La riserva è un posto speciale, 15 chilometri quadrati sulla punta del lago di Como, a metà con la provincia di Sondrio. Un posto silenzioso, dove si sentono le rane e gli uccelli d’acqua, lo svasso e la strolaga, nel fitto dei salici e delle robinie si nascondono i cervi che una volta non c’erano, sono arrivati «all’inizio degli anni Novanta. Hanno scacciato i caprioli, ora la comunità oscilla tra i cento e i 220 esemplari, dipende dalle stagioni», spiega Testa.
Biancaneve ha carattere, niente da dire. «Più schiva degli altri, all’inizio pensavo che a causa del colore venisse tenuta in disparte. Invece no, sta nel branco. Ma è guardinga, sa di essere una preda facile facile, soprattutto d’estate». Grazie a lei resiste sulle Alpi il mito dell’animale candido, come è l’unicorno.
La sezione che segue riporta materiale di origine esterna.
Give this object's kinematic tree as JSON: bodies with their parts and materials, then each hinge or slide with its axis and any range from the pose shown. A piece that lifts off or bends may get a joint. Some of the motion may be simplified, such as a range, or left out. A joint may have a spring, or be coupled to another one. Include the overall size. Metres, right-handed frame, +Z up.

Immacolato e puro, sacro a molti antichi compresi i cristiani, per i quali il cervo bianco, magari con una croce d’oro tra le corna, è Gesù Cristo. Ma prima era il dio Lugh, per i Celti. E Merlino, nelle leggende dei druidi. Poi è diventato l’insegna di molti ristoranti di montagna, e spesso finisce in pentola “al civet”, perché ormai il cervo si è moltiplicato e ci sono gli abbattimenti consentiti dalla legge.
Infine, ci sono i bracconieri. Un animale così raro può ben attirarli, Biancaneve sarebbe un bel trofeo da appendere, ma ucciderla porta male, è la bestia sacra anche a Diana, pensano i cacciatori, e quindi si immagina che qualcuno l’abbia pure centrata nel mirino, come nel Cacciatore, e poi ci abbia ripensato, come fece Robert De Niro, ma per motivi meno nobili. Un meraviglioso suo simile, rintracciato qualche anno fa nelle Highlands scozzesi, venne poi ritrovato decapitato, la carcassa appesa a un albero. Era l’unico esemplare in Inghilterra, da tempo. Poi ci sono altri predatori, forse i soli sportivi, quando si parla di animali selvatici. «Per me è stata un’emozione grande, quella mattina che l’ho inquadrata», racconta Andrea Resta, fotografo di 27 anni da Chiavenna, «professionista, nel senso che lavoro ai matrimoni e nel commerciale, ma la passione vera è per questa fauna, fin da bambino». Così, Andrea lo scorso dicembre si è appostato come un cecchino nella steppa gelata della riserva, e dopo qualche giorno l’ha vista: «Ero lì dalle quattro del mattino e non ne potevo più dal freddo. Ero incollato alla terra gelata e pensavo “arriverà, arriverà”». È arrivata, un balzo fuori dalle stoppie bruciate, erano le 7, chiarore, neve per terra, due scatti e via, «un colpo al cuore, anche perché avevo le dita gelate. Ma l’ho presa».
Nella gara per trovarla, e fotografarla, Andrea è arrivato primo, con il suo teleobbiettivo «Canon 300 fisso più moltiplicatore che arriva fino a 600 mm». Poi non è più sceso al Pian di Spagna, «ormai ce l’avevo. Spero solo che sia salva, perché una sera un amico mi ha chiamato, “per poco non l’investivo, la tua cerva bianca, ha attraversato la provinciale ed è salita sulla montagna”». Biancaneve, cerva scaltra, ha capito che era ora di andarsene, verso pascoli più freschi, e soprattutto lontano dalla pazza folla. Che «ci vuole molta pazienza, e costanza, e spirito di sacrificio, per osservare i selvatici, e magari gioire di una volpe con due cuccioli, avvistati su un sentiero dove un attimo prima è passato un podista», dice Resta. Per vivere quella sua stessa emozione, la gente sciama nelle riserve, schiamazza e bercia richiami come con il cane di casa. Gli animali se ne vanno, magari a morire sulla provinciale.